A big street parade always comes toward the end of each festival. Every candidate for queen has a float and all those participating are painted and dressed in costumes. They wind around the streets, accompanied by singing and chanting islanders. It ends at the gym for a dance that lasts all night.
Costumes in the early days were simple but creative, made from bark cloth, cardboard, bed sheets, foliage. The festival was an event for themselves, not for tourists. But all that changed after Hollywood’s influence. Kevin Costner’s film was made here and every islander worked on it, in some capacity. They learned about staging, costume-making, and dramatic lighting effects, and they carried these new skills and concepts into their annual festival.
Other festival events include spear-fishing, canoe races, swimming races, horse races, body painting competitions, a vegetable growing competition, backcloth making, and even shell bead-making. The events are hotly contested, for each person competing in an event is earning points for one of the three queen candidates. Each candidate represents one of the island family lines so there is considerable family pride and one-upmanship involved. Losers are taunted, and anger often spills over.

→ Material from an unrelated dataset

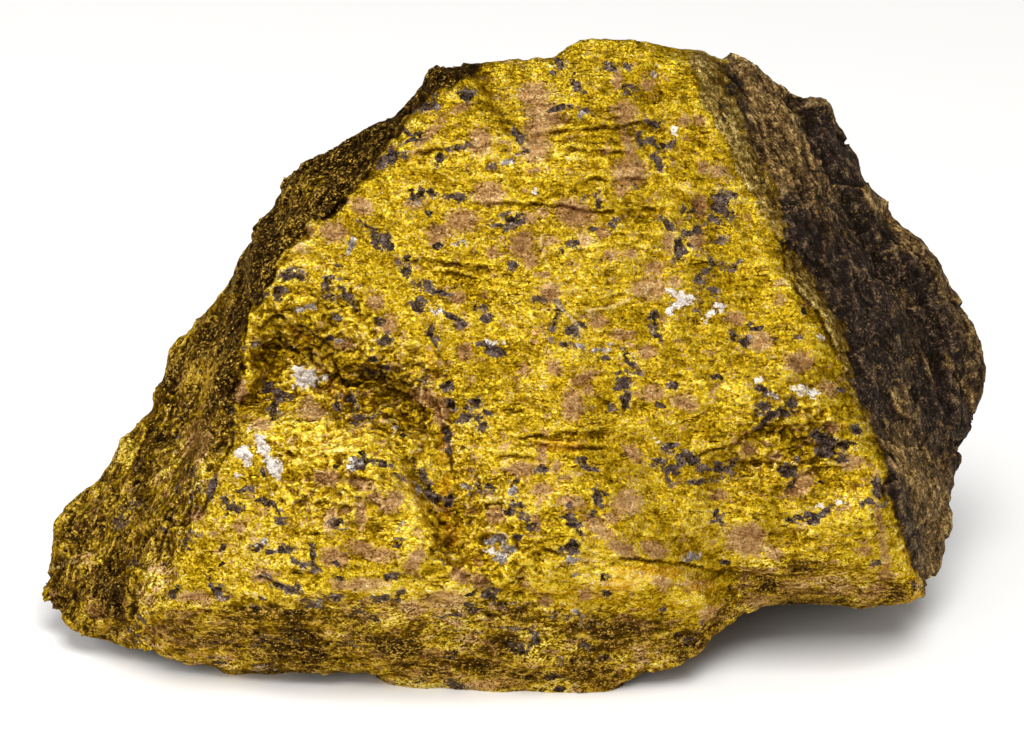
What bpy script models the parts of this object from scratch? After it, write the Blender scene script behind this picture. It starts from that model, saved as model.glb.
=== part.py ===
"""Chalcopyrite hand specimen: one broken lump of massive sulphide ore, 84 mm wide, resting on its underside.

Run it with: blender --background --python part.py

The lump has one big fresh fracture face.  It is surveyed in the frame of that face, in millimetres:
right along the face, up the face, and out of it.  Two skins, one before and one behind the lump's rim,
are stretched over the survey lines and closed into one body.  The body then gets its lumps, ledges and
hackle, leans back to the way it rests, and is broken flat where it meets the surface it stands on.
"""

import math

import bmesh
import bpy
from mathutils import Matrix, Vector, noise
from mathutils.geometry import delaunay_2d_cdt

MM = 0.001
NODE_NAME = "chalcopyrite_specimen"

# How the lump stands: the big face leans back, and its lower edge hangs a little over the ground.
FACE_LEAN = math.radians(24.0)
FACE_HEIGHT_OVER_GROUND = 2.8

# The rim, where the front skin meets the back skin, anticlockwise from the toe: (right, up, out).
LEFT_RIM = [
    (-42.3, 7.5, -15.0), (-40.8, 12.0, -15.0), (-39.5, 16.5, -16.0), (-36.5, 18.5, -15.0),
    (-34.5, 21.5, -15.0), (-32.0, 24.5, -15.0), (-31.0, 28.0, -14.5), (-28.5, 32.0, -14.0),
    (-26.0, 34.5, -13.0), (-24.0, 38.0, -13.0), (-21.5, 41.5, -13.0), (-19.5, 45.0, -12.5),
    (-14.5, 48.0, -12.0), (-9.5, 51.0, -11.0), (-7.5, 53.5, -11.0),
]
TOP_RIM = [
    (-2.0, 54.8, -9.5), (3.5, 55.3, -9.0), (6.0, 56.5, -9.0), (11.0, 56.2, -9.0),
    (16.5, 56.2, -11.0), (20.5, 55.6, -14.0), (24.5, 53.6, -16.0), (28.0, 52.0, -19.0),
]
RIGHT_RIM = [
    (30.0, 48.0, -20.0), (32.5, 43.5, -20.5), (37.8, 37.5, -21.0), (40.8, 32.5, -22.0),
    (42.0, 29.5, -22.0), (42.2, 25.5, -22.0), (40.5, 22.5, -21.5), (39.0, 20.5, -19.5),
    (38.2, 15.5, -18.0), (37.6, 11.0, -16.0), (36.5, 8.0, -13.0),
]
BOTTOM_RIM = [
    (34.0, 7.0, -12.0), (28.0, 7.0, -11.5), (22.5, 6.6, -11.0), (19.3, 6.0, -7.5),
    (17.5, 4.0, -6.5), (14.5, 2.4, -6.5), (7.5, 0.5, -7.0), (-1.0, -0.7, -7.5),
    (-6.0, 0.0, -7.5), (-16.0, 1.8, -8.0), (-23.5, 2.0, -8.5), (-30.0, 2.6, -9.5),
    (-34.5, 3.7, -11.0), (-38.5, 5.2, -13.0),
]

# The lines that the front skin is stretched over: (right, up, out).
FRONT_LINES = {
    "left ridge, between the big face and the left flank": [
        (-4.5, 52.0, -6.5), (-10.0, 46.5, -5.5), (-14.5, 43.0, -4.5), (-18.0, 39.0, -3.5),
        (-21.5, 34.0, -3.0), (-23.0, 30.0, -2.5), (-24.5, 25.0, -1.5), (-26.5, 20.5, -0.5),
        (-27.5, 15.0, 0.0), (-28.0, 10.5, -0.5), (-28.0, 8.0, -1.0),
    ],
    "brow, where the big face turns under": [
        (-28.0, 8.0, -1.0), (-23.0, 9.0, 1.0), (-18.0, 9.0, 2.0), (-12.0, 9.5, 3.0),
        (-5.0, 11.0, 3.5), (0.5, 11.5, 3.0), (7.5, 11.5, 2.5), (12.5, 10.0, 1.5), (16.5, 8.0, -1.0),
    ],
    "right brow, set back above the step": [
        (17.5, 10.5, -3.0), (21.0, 11.0, -2.5), (27.0, 11.5, -2.0), (32.0, 11.5, -3.5),
    ],
    "right ridge, between the big face and the crust": [
        (15.5, 54.5, -8.0), (17.0, 51.0, -7.0), (19.0, 46.5, -6.0), (22.0, 41.0, -5.5),
        (24.0, 36.5, -5.0), (27.5, 30.0, -4.0), (29.5, 24.5, -3.5), (32.0, 18.5, -3.5),
        (33.5, 13.0, -4.5), (35.0, 9.0, -7.0),
    ],
    "shoulder of the crust": [
        (21.5, 50.5, -10.5), (26.0, 43.5, -9.5), (29.5, 36.5, -9.5), (33.0, 29.5, -9.5),
        (35.0, 22.5, -10.0), (36.0, 15.5, -10.5), (36.0, 10.5, -10.5),
    ],
    "valley in the crust": [
        (24.5, 51.0, -14.5), (28.0, 45.0, -14.0), (31.5, 39.5, -14.5), (35.0, 34.0, -15.5),
        (37.5, 27.5, -17.0), (39.0, 22.0, -18.5),
    ],
    "bulge beyond the valley": [
        (28.5, 48.0, -16.0), (34.0, 39.5, -17.0), (38.5, 33.0, -18.5), (40.0, 27.5, -19.5),
    ],
    "lip of both hollows": [
        (-21.5, 31.5, -3.0), (-19.0, 32.8, -2.2), (-16.2, 31.2, -1.8), (-14.3, 28.8, -1.6),
        (-9.5, 29.2, -1.2), (-6.0, 27.2, -1.0),
    ],
    "floor of the left hollow": [
        (-20.6, 29.6, -5.2), (-18.2, 29.4, -5.8), (-16.2, 27.2, -5.2),
    ],
    "rise from the left hollow to its sill": [
        (-21.0, 26.2, -4.2), (-18.2, 25.6, -3.4), (-15.6, 24.4, -2.4),
    ],
    "rib between the hollows": [
        (-14.2, 27.2, -3.4), (-13.4, 24.8, -2.6),
    ],
    "floor of the right hollow": [
        (-11.3, 26.6, -4.6), (-8.2, 25.2, -4.4),
    ],
    "sill of both hollows": [
        (-22.5, 24.0, -2.8), (-19.5, 22.5, -0.4), (-15.5, 22.0, 0.8), (-10.5, 22.0, 0.6),
        (-7.0, 21.2, -0.5),
    ],
    "lip of the scallop low on the right": [
        (16.0, 20.6, -0.6), (19.5, 23.0, -0.8), (24.0, 23.6, -1.4), (28.5, 22.0, -2.4),
    ],
    "floor of the scallop low on the right": [
        (18.5, 19.2, -2.6), (23.0, 20.6, -3.4), (27.0, 19.6, -3.8),
    ],
    "gully right of the lower lobe": [
        (-5.5, 19.5, -0.8), (-4.6, 15.5, 0.0), (-3.5, 12.5, 1.5),
    ],
}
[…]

Another festival event, a kind of triathlon, is held inside the statue quarry near Rano Raraku’s lake. This traditional event was not altered by Hollywood’s influence; it already was sufficiently bizarre. Barefoot male contestants wearing only body paint and skimpy barkcloth g-strings called hami first paddle across the lake on bundles of reeds. They then pick up bunches of bananas on each end of a pole and, slinging the load across their shoulders, run around the crater. Then up the hill again to grab bundles of reeds, around the lake once again, and then swim back. It is a gruelingly rough competition. This always is a well-attended event, probably because everyone keeps hoping the barkcloth hami might dissolve in the water.
But the most amazing event is known as haka pei, the “banana slide.” Contestants slide down a steep hill while perched on two banana tree-trunks, lashed together. They lay face up on this contraption, their feet braced against a short crosspiece. The one who remains on his tree trunk and goes the farthest, wins. It is suicidal. The contestants wear only tiny hami, plus lots of feathers and body paint, and so they have no protection. Every year some participants end up in the island’s hospital with broken bones, or worse.
The final Tapati event, the crowning of the queen, takes place at the archaeological site of Tahai, with Ahu Vai Ure illuminated from behind. A spotlight highlights Ahu Tahai and the actual crowning is done by torchlight—dozens of torches flickering in the dark. Behind it all, a huge moon casts a silver light across the water. A dynamite event!
All of these events and activities are accompanied by a lot of party-time. Following each evening event, everyone flocks to the disco where they dance and drink until daylight. Nothing else happens in the village during the festival events, for everyone is involved, in some way, with Tapati. Women sew costumes, dancers rehearse for months in advance, those planning to compete in the swimming or other athletic events practice to get into shape for their special event. Island artisans carve items for an exhibit and sale. What started out as a strictly local and small-scale island competition has morphed into the Big Time. Now, thousands of tourists come to the island to be there for the “party”. The festival has become big business.
The municipalidad prints a colorful poster each year to advertise the coming Tapati festival. These are posted around the village and sent around South America via Chilean consulates, in the hope of encouraging visitors to come to the island. One year the Tapati poster featured a photograph of a statue combined with close-up shots of several islanders. While one handsome and prominently featured islander enjoyed his 15 minutes of fame, police in Argentina saw the poster. They recognized him as a fugitive from justice. International police appeared and took him away. What price fame?